Earlier, MEP Patrick O’Flynn stood down as the party’s economics spokesman after a public spat over Mr Farage’s continuing leadership.

It is though Ms Evans' role will be taken up by the former Tory MP Mark Reckless.



Mr O’Flynn had written comments in The Times newspaper that had been interpreted as critical of Mr Farage and had himself been subject to negative briefings by the leader’s close advisors.

“I would like to express to colleagues my sincere regret at going public with my frustrations about the turn of events following polling day. And more than that, I would like to apologise directly to Nigel for the phrase ‘snarling, thin-skinned and aggressive’,” he said in a resignation statement.

Patrick O'Flynn was Ukip's economic spokesperson and is an MEP


“This was a fragment of a wider passage about perceptions and is not what I think of him. Nonetheless, I should have known better than anyone what use would be made of phrases that were both unfair and unkind.”

Mr O’Flynn had described a group of close advisors around Mr Farage as “wrong ‘uns”, while in apparent retaliation a source close to Mr Farage had accused the economic spokesperson of having “personal problems”.

The MEP described his own contribution to the debate about the party’s future as “unhelpful” and said he would take part in the campaign for Britain to leave the EU.


“I am proud of what we achieved in the general election and am only sorry to have succumbed, as Roger [Helmer] put it with such impressive understatement, to public remarks that were ‘unhelpful’. I think it appropriate to stand down as economics spokesman, which I have done,” he said.
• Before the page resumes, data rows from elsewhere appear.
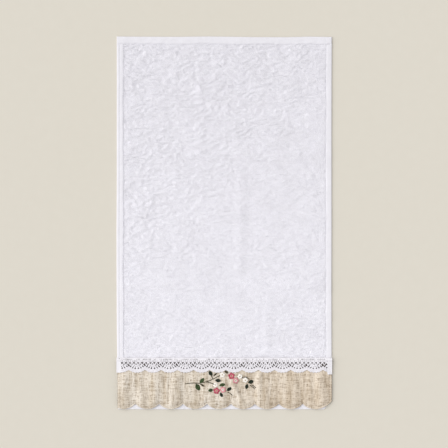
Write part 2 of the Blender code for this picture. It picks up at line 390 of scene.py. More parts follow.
def panel_over(x, y):
    """Top of the panel's ground cloth, without the pile."""
    left, right, end = x - panel_left(y), panel_right(y) - x, panel_end(x) - y
    left_hem = hem_height(left, y, LEFT_HEM, LEFT_HEM_SEED, 0.00020 + 0.00020 * ease(y / 0.20))
    seam = LEFT_HEM_SEAM + seam_wander(y, SIDE_SEAM_SEED) / 2
    left_hem = left_hem - 0.0004 * soft_bump(left - seam, 0.0016)
    right_hem = hem_height(right, y, RIGHT_HEM, RIGHT_HEM_SEED, 0.0008, 0.80)
    side_hem = np.where(left < right, left_hem, right_hem)
    end_hem = hem_height(end, x, END_HEM, END_HEM_SEED, 0.0014)
    in_end = ease((END_HEM + 0.0010 - end) / 0.0014)
    corner = side_hem + 0.0012 * ease(np.minimum(left, right) / 0.002)
    height = side_hem * (1 - in_end) + np.minimum(end_hem, corner) * in_end
    inside = ease((left - LEFT_HEM) / 0.004) * ease((right - RIGHT_HEM) / 0.004)
    inside = inside * ease((end - END_HEM) / 0.004)
    # The terry thins out at its banded end, and lies pressed under the lace and the band.
    banded = ease((y - BANDED_END_Y) / 0.0025)
    pressed = 1 - 0.40 * ease((LACE_TOP_Y - 0.004 - y) / 0.008) - 0.20 * ease((-0.326 - y) / 0.012)
    height = height * (0.45 + 0.55 * banded) * pressed
    return crease_lift(x, y) + height + clumps(x, y) * (0.20 + 0.80 * inside)


def scallop_edge(x):
    """Y of the band's scalloped edge: arcs between cusps, the outer ones cut by the side edges."""
    cusps = SCALLOP_FIRST_CUSP_X + SCALLOP_PITCH * np.arange(-1, SCALLOP_CUSPS)
    ends_x = np.append(cusps, BAND_HIGH.x)
    ends_y = np.append(np.full(len(cusps), SCALLOP_CUSP_Y), LAST_SCALLOP_END_Y)
    number = np.clip(np.searchsorted(ends_x, x) - 1, 0, len(ends_x) - 2)
    chord = ends_x[number + 1] - ends_x[number]
    share = (x - ends_x[number]) / chord
    chord_y = ends_y[number] + share * (ends_y[number + 1] - ends_y[number])
    drop = (ends_y[number] + ends_y[number + 1]) / 2 - SCALLOP_TIP_Y
    radius = (chord * chord / 4 + drop * drop) / (2 * drop)
    aside = (share - 0.5) * chord
    return chord_y - (np.sqrt(np.maximum(radius * radius - aside * aside, 0)) - (radius - drop))


def ripple_lift(x, y):
    """Height of the band's ripples: none where it is sewn down, full in its lower half."""
    strength = ease((y - RIPPLES_START_Y) / (RIPPLES_FULL_Y - RIPPLES_START_Y))
    down = (BAND_HIGH.y - y) / (BAND_HIGH.y - SCALLOP_TIP_Y)
    lift = np.zeros_like(x)
    for top_x, bottom_x, height, half_width in RIPPLES:
        middle = top_x + down * (bottom_x - top_x)
        lift = np.maximum(lift, height * soft_bump(x - middle, 0.85 * half_width))
    bent = x + 0.003 * noise(x, y, 0.03, 0.03, 55)
    gathers = 0.00040 * noise(bent, y, 0.0055, 0.024, 51) * soft_bump(y + 0.290, 0.032)
    waves = 0.00120 * noise(bent, y, 0.0090, 0.050, 56)
    return 2.0 * lift * strength + (gathers + waves) * ease((LACE_LOW.y + 0.008 - y) / 0.010)


def droop(x, y):
    """The band and the lace sink towards the terry along their sewn top and at the two sides."""
    left = np.maximum(x - BAND_LOW.x, 0.0)
    right = np.maximum(BAND_HIGH.x - x, 0.0)
    top = 0.0011 * soft_bump(np.maximum(LACE_TOP_Y - y, 0.0), 0.0140)
    below = ease((LACE_TOP_Y - 0.008 - y) / 0.008)
    side = 0.0004 * soft_bump(left, 0.0080)
    slope = (0.0010 + 0.0009 * below) * soft_bump(right, 0.0160) + 0.0003 * soft_bump(right, 0.0060)
    return np.maximum(top, np.maximum(side, slope))


def band_under(x, y):
    """Underside of the band: over the terry on its ripples, and lower along its scalloped edge."""
    edge = np.maximum(y - scallop_edge(x), 0.0)
    lift = np.maximum(ripple_lift(x, y), -0.0002) * (1 - 0.55 * soft_bump(edge, 0.0140))
    return BAND_UNDER + lift - np.maximum(droop(x, y), 0.0022 * soft_bump(edge, 0.0110))


def band_over(x, y):
    """Top of the band: its turned edge, stitch grooves, slubs, and small creases at its right end."""
    edge = y - scallop_edge(x)
    left, right = x - BAND_LOW.x, BAND_HIGH.x - x
    side = np.minimum(left, right)
    turned = 0.0004 * (1 - ease((edge - 0.0026) / 0.0010)) + 0.0007 * soft_bump(left - 0.0034, 0.0020)
    groove = np.maximum(
        0.00080 * soft_bump(edge - 0.0032, 0.0013),
        np.maximum(
            0.00090 * soft_bump(left - BAND_EDGE_GROOVE, 0.0012),
            0.00080 * soft_bump(right - BAND_RIGHT_GROOVE, 0.0013),
        ),
    )
    rounding = 0.0003 * (1 - ease(edge / 0.0010)) + 0.0001 * (1 - ease(side / 0.0010))
    slubs = 0.00008 * noise(x, y, 0.0016, 0.013, 52) + 0.00007 * noise(x, y, 0.011, 0.0016, 53)
    creases = 0.0008 * np.sin(y / 0.0010 + 2 * noise(x, y, 0.01, 0.01, 54))
    creases = creases * soft_bump(x - 0.195, 0.010) * soft_bump(y + 0.3335, 0.010)
    return band_under(x, y) + BAND_THICK + turned - groove - rounding + slubs + creases


# ======== materials ========

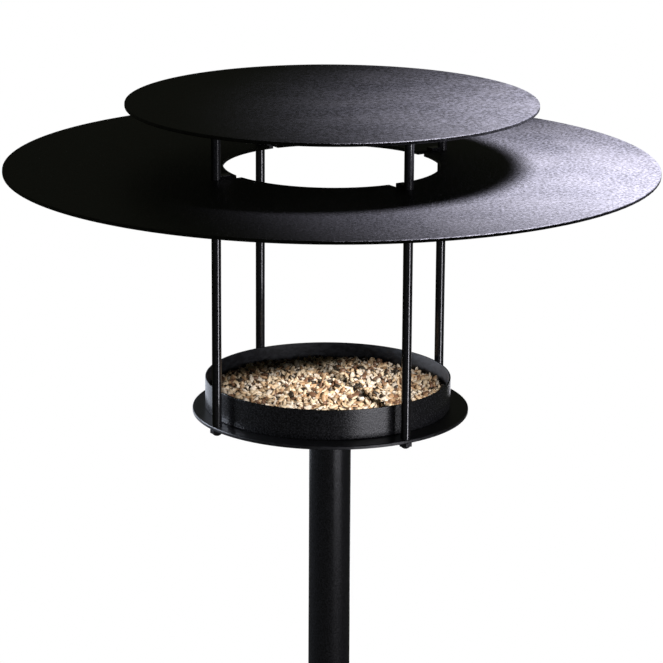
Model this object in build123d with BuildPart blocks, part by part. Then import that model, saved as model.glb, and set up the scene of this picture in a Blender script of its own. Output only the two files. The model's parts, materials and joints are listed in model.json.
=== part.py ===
"""Bird feeder on a pole: two flat steel roof discs and a seed tray on four slim rods.

Millimetres, +Z up, -Y is the front. The origin is on the pole's axis at ground level, where
the foot plate's underside meets the soil and the spike goes down from it.
"""
from build123d import *
import os
from math import cos, radians, sin

# ---- driving dimensions -----------------------------------------------------------------
# pole
pole_d = 36.0
pole_wall = 2.0
lower_pole_top = 600.0
upper_pole_length = 598.0
# ground end
foot_plate_d = 100.0
foot_plate_t = 4.0
spike_d = 16.0
spike_length = 300.0
spike_point = 40.0
spike_tenon_d = 12.0
spike_tenon_h = 44.0
spike_plug_h = 60.0
# joint between the two pole sections
joiner_length = 160.0
joiner_wall = 2.5
# bush and spigot under the head
bush_flange_t = 2.0
bush_length = 56.0
bush_wall = 1.5
spigot_length = 60.0
spigot_chamfer = 2.0
# head
plate_t = 3.0
edge_r = 0.6
base_plate_margin = 4.6
lower_roof_d = 550.0
upper_roof_d = 346.0
roof_hole_d = 182.6
roof_height = 211.0
roof_gap = 53.5
# rods
rod_d = 8.0
rod_circle_d = 226.8
rod_angle = 33.2
rod_tenon_d = 6.0
tenon_in_nut = 3.0
boss_d = 14.0
boss_h = 8.0
tenon_in_boss = 6.0
# lugs that carry the lower roof
slot_clearance = 0.2
lug_depth = 13.4
lug_tongue_w = 7.2
lug_proud = 3.0
ledge_w = 12.0
ledge_t = 2.5
ledge_depth = 12.0
lug_edge_r = 0.5
# tray and seed
tray_clearance = 4.4
tray_h = 26.0
tray_wall = 1.5
tray_foot_r = 1.2
tray_rim_r = 0.5
tray_rod_gap = 0.5
tray_shift_angle = 124.5
seed_below_rim = 13.5
seed_crown = 4.5
# fasteners
cap_nut_flats = 10.0
cap_nut_hex_h = 3.0
cap_nut_dome_h = 2.6
screw_d = 5.0
csk_head_d = 9.6
csk_length = 14.0
spigot_screw_circle_d = 17.0
spigot_screws = 3
hex_key_flats = 3.0
hex_key_depth = 1.4
button_head_d = 9.5
button_head_h = 2.75
# clearances, all radial
running = 0.05
seated = 0.05
bolt_clearance = 0.25

# ---- worked out from the above ----------------------------------------------------------
rods = 4
hex_sides = 6
nut_turn = 180.0 / hex_sides
quarter_turn = 360.0 / rods
pole_r = pole_d / 2
bore_r = pole_r - pole_wall
spigot_r = bore_r - bush_wall - 2 * running
joiner_screw_z = lower_pole_top - joiner_length / 4
spike_screw_h = foot_plate_t + spike_plug_h / 2
spike_screw_depth = bore_r - spike_tenon_d / 2 - pole_wall
rod_r = rod_d / 2
rod_circle_r = rod_circle_d / 2
upper_pole_top = lower_pole_top + upper_pole_length
base_z = upper_pole_top + bush_flange_t
base_top = base_z + plate_t
lower_roof_top = base_top + roof_height
lower_roof_z = lower_roof_top - plate_t
upper_roof_top = lower_roof_top + roof_gap
upper_roof_z = upper_roof_top - plate_t
boss_z = upper_roof_z - boss_h
base_plate_r = rod_circle_r + base_plate_margin
tray_r = rod_circle_r - rod_r - tray_clearance
seed_r = tray_r - tray_wall - running
seed_shoulder = tray_h - seed_below_rim
csk_head_h = (csk_head_d - screw_d) / 2
joiner_r = bore_r - running
rod_names = ("back_right", "back_left", "front_left", "front_right")

os.makedirs("parts", exist_ok=True)


def export(piece, name):
    piece.part.label = name
    export_step(piece.part, f"parts/{name}.step")


def screw_circle(depth, z):
    """Circle for a screw hole in an upright plane at y = depth, behind the pole's axis."""
    with BuildSketch(Plane.XZ.offset(-depth)) as circle:
        with Locations((0, z)):
            Circle(screw_d / 2 + seated)
    return circle.sketch


def on_rod(index):
    """Plan position of one rod's centre on the rod circle."""
    angle = radians(rod_angle + quarter_turn * index)
    return rod_circle_r * cos(angle), rod_circle_r * sin(angle)


def round_rims(z_low, z_high, r, piece):
    """Break the outer edge of a disc of radius r on both faces."""
    rims = [
        e
        for e in piece.edges().filter_by(GeomType.CIRCLE)
        if abs(e.radius - r) < edge_r and z_low - edge_r < e.center().Z < z_high + edge_r
    ]
    fillet(rims, edge_r)


# ---- ground end -------------------------------------------------------------------------
with BuildPart() as ground_spike:
    with BuildSketch(Plane.XY.offset(-spike_length + spike_point)):
        Circle(spike_d / 2)
    extrude(amount=spike_length - spike_point)
    with BuildSketch():
        Circle(spike_tenon_d / 2)
    extrude(amount=spike_tenon_h)
    with BuildSketch(Plane.XZ) as point_profile:
        with BuildLine():
            Polyline(
                (0, -spike_length),
                (spike_d / 2, -spike_length + spike_point),
                (0, -spike_length + spike_point),
                close=True,
            )
        make_face()
    revolve(axis=Axis.Z)
export(ground_spike, "ground_spike")

with BuildPart() as foot_plate:
    with BuildSketch():
        Circle(foot_plate_d / 2)
        Circle(spike_tenon_d / 2 + seated, mode=Mode.SUBTRACT)
    extrude(amount=foot_plate_t)
    round_rims(0, foot_plate_t, foot_plate_d / 2, foot_plate)
export(foot_plate, "foot_plate")

with BuildPart() as spike_plug:
    with BuildSketch(Plane.XY.offset(foot_plate_t)):
        Circle(bore_r - seated)
        Circle(spike_tenon_d / 2 + seated, mode=Mode.SUBTRACT)
    extrude(amount=spike_plug_h)
    extrude(screw_circle(bore_r, spike_screw_h), amount=spike_screw_depth, mode=Mode.SUBTRACT)
export(spike_plug, "spike_plug")


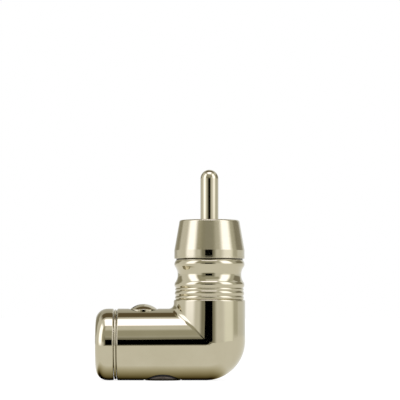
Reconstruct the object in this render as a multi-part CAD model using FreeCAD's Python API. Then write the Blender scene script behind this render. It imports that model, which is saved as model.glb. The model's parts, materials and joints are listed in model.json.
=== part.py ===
import FreeCAD, Part
import math
import os

# Right-angle phono plug with a locking collar, in millimetres.
# The pin points along +Z, the arm along -X, and the origin is on the pin's axis at the collar's front face.
PLUG_R = 6.35                       # outside of both arms of the elbow
PIN_R = 1.6                         # standard phono pin
PIN_OUT = 9.0                       # pin ahead of the collar's face
STEM_R = 1.0                        # pin's stem behind its shoulder
STEM_BELOW_TAG = 2.3
STEM_PITCH = 0.4
NUT_FLATS = 3.6                     # pin nut across its flats
NUT_HEIGHT = 1.6
ARM_Z = -22.1                       # height of the arm's axis
WALL_BORE_R = 4.4                   # arm's bore
RISER_BORE_R = 4.0                  # bore up to the neck
SHELL_TOP = ARM_Z + 7.95            # elbow's upper edge
SHELL_END = 16.4                    # arm's end face, out along the arm
ARM_BORE_END = -3.2                 # blind end of the arm's bore, past the crossing
RUN_GAP = 0.05                      # radial gap of a running fit
EDGE = 0.15                         # broken edge
OVER = 1.0                          # how far cutters run past a face
THREAD_DEPTH = 0.2
ARM_EDGE = 0.25                     # rounding of the arm's end
RISER_EDGE = 0.3                    # rounding of the riser's upper edge
INNER_FILLET = 0.9                  # blend along the mitre inside the bend
BEND_R = 0.65                       # bend radius of the shell's axis in the outer corner

# front: ground sleeve, collar and insulators
SLEEVE_IN_R = 4.15                  # takes the 8.3 mm ground ring of a socket
SLEEVE_OUT_R = 4.75
SLEEVE_THREAD_R = 5.0
SLEEVE_LEDGE_R = 3.2
WELL_Z = -6.0                       # front insulator's face
LEDGE_TOP = WELL_Z - 1.4
LEDGE_LOW = LEDGE_TOP - 3.2
FINGER_ROOT = -4.4
FINGER_SLOT = 0.6
NECK_TOP = -7.05
COLLAR_LOW = NECK_TOP + 0.15        # gap that the collar's lower limit uses up
COLLAR_NOSE_R = 5.38
COLLAR_HEM_R = 6.25
COLLAR_HEM = 1.5                    # straight band at the collar's lower edge
COLLAR_BORE_R = 4.9
COLLAR_THREAD_TOP = -3.4
COLLAR_PITCH = 0.5
COLLAR_NOSE_EDGE = 0.4
CORD_R = 0.25                       # half thickness of the collar's ring
CORD_Z = -2.6
CORD_PATH_R = SLEEVE_OUT_R + RUN_GAP + CORD_R

# neck
SPIGOT_R = 5.0
SPIGOT_LEN = 4.0
SHIELD_TAG_THICK = 0.2
SPIGOT_LOW = SHELL_TOP - SPIGOT_LEN
NECK_THREAD_R = 4.7
NECK_BORE_R = 3.95
RIDGE_IN_R = 5.1                    # ridge on the neck that closes the gap under the collar
RIDGE_OUT_R = 5.85
RIDGE_TOP = COLLAR_LOW + 0.03
RECESS_R = 5.97                     # recess for it in the collar
RECESS_TOP = COLLAR_LOW + 0.2
GROOVE_R = 6.0                      # where two ribs meet
COVE_R = 5.65
COVE_TOP = -8.5
COVE_LOW = -10.95
RIB_EDGES = (COVE_LOW, -12.1, -12.6, -13.5, SHELL_TOP)
RIB_RISE = 0.19                     # height of a rib against its width

# stack behind the insulators
BACK_LOW = LEDGE_LOW - 1.6          # rear insulator's back
WASHER_LOW = BACK_LOW - 0.3
TAG_LOW = WASHER_LOW - 0.3
TAG_R = 2.2
TAG_HALF_WIDTH = 0.8
TAG_STEP = 3.0                      # where the tag's leg stands off the pin's axis
TAG_Z = ARM_Z - 0.9                 # underside of the tag's foot
TAG_END = -9.6

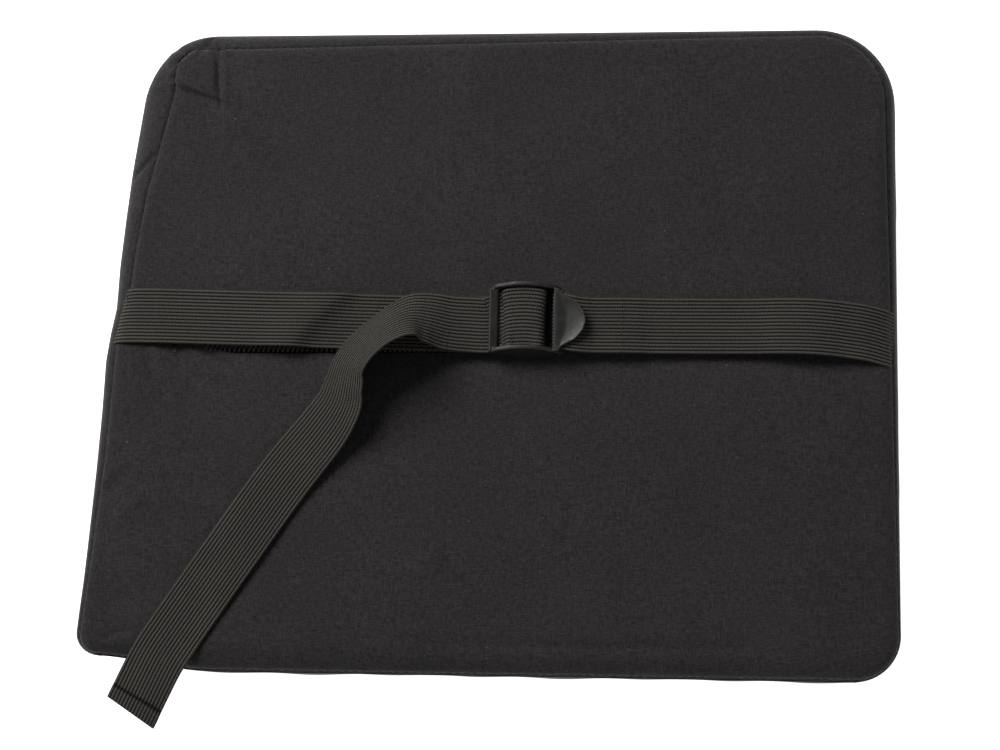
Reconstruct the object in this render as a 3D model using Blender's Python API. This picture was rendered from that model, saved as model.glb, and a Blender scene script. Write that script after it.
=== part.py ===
"""Lumbar support cushion: a foam core in a zipped fabric cover, with an elastic strap and a buckle.

The cushion lies on its front, so +Z points out of its flat back and +Y towards its top edge.
Lengths are in metres and angles in degrees. Heights with "above" in their name start at the back panel.
"""

import math

import bmesh
import bpy
from mathutils import Matrix, Vector

for leftover in list(bpy.data.objects):
    bpy.data.objects.remove(leftover)

# Cushion
top_width = 0.340
bottom_width = 0.365
height = 0.292
lean = 0.0113                # the top edge sits this far to the right of the bottom one
lumbar_depth = 0.095        # at the crest, from the front panel to the back panel
top_depth = 0.045
bottom_depth = 0.060
crest_low = -0.075          # the front is flat from here ...
crest_high = 0.0            # ... to here, and curves back beyond
edge_rise = 0.012           # the front's rim stands this far off the floor
corner_radii = (0.016, 0.024, 0.031, 0.030)     # bottom left, bottom right, top right, top left
seam_insets_left = (0.0034, 0.0137)             # the back seam inside the widest outline: bottom, top
seam_insets_right = (0.0010, 0.0055)
seam_insets_top = (0.0096, 0.0043)              # left, right
seam_inset_bottom = 0.0008
front_inset = 0.003
widest_drop = 0.014         # the sides are widest this far below the back panel
strap_hollow = 0.0002       # the back panel is pressed in this much under the strap ...
hollow_margin = 0.006       # ... and this far past its edge
gap = 0.0003                # between pieces that touch
core_play = 0.0003          # more room round the foam, whose sides are flat between its rings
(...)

“I hope in the months ahead to be of use to the great campaign to persuade the British people to leave the EU, which is after all what brought me into politics in the first place.”

Mr Farage stepped down as leader, as pledged, after he lost the race to become the MP for Thanet South.

But after presenting his resignation to Ukip’s national executive he was apparently rebuffed and told to remain as leader.

Rivals to the party leader appeared to make attempts to destabilise the leader and a minor civil war erupted in the party, lasting a number of days.

Ukip achieved a record vote share in the general election last week but ended up with fewer MPs than it went into the contest with.

Mr Farage failed to win his target constituency of Thanet South after a hard-fought contest, with only Douglas Carswell, a former Conservative defector, retaining his seat.